### RECORDED DATA:
──────────────────────────────

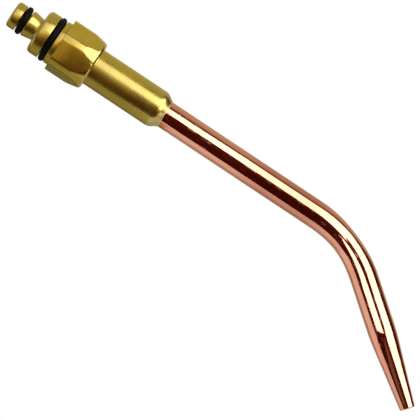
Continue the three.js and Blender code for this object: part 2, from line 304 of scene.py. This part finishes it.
# ---- Mixer head ----
NOSE_GROOVE = 2.52 * MM
NOSE_RADIUS = 3.94 * MM
NECK_FRONT = 3.93 * MM
NECK_REAR = 3.42 * MM
NECK_TAPER = 10.2  # degrees to the axis
FLANGE_FACE = 8.65 * MM
FLANGE_RADIUS = 6.65 * MM
LAND_RADIUS = 6.7 * MM
LAND_END = 15.9 * MM
FLANGE_GROOVE = 5.14 * MM
MALE_CREST = 6.12 * MM
THREAD_CLEARANCE = 0.28 * MM
NUT_BORE = 5.78 * MM
JET_SEAT = 1.55 * MM
CHAMBER = 2.0 * MM
SEAT_START = 19.2 * MM
FUEL_PORTS = 4
FUEL_PORT_RADIUS = 0.45 * MM
FUEL_PORT_MOUTH = 5.7 * MM  # from the axis, where the drill starts
FUEL_PORT_END = (9.9 * MM, 1.2 * MM)  # place along the axis and distance from it, inside the chamber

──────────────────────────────

Check the data for the word "from" and pull out the lines that have it.

### FULL OUTPUT:
Continue the three.js and Blender code for this object: part 2, from line 304 of scene.py. This part finishes it.
FUEL_PORT_MOUTH = 5.7 * MM  # from the axis, where the drill starts
FUEL_PORT_END = (9.9 * MM, 1.2 * MM)  # place along the axis and distance from it, inside the chamber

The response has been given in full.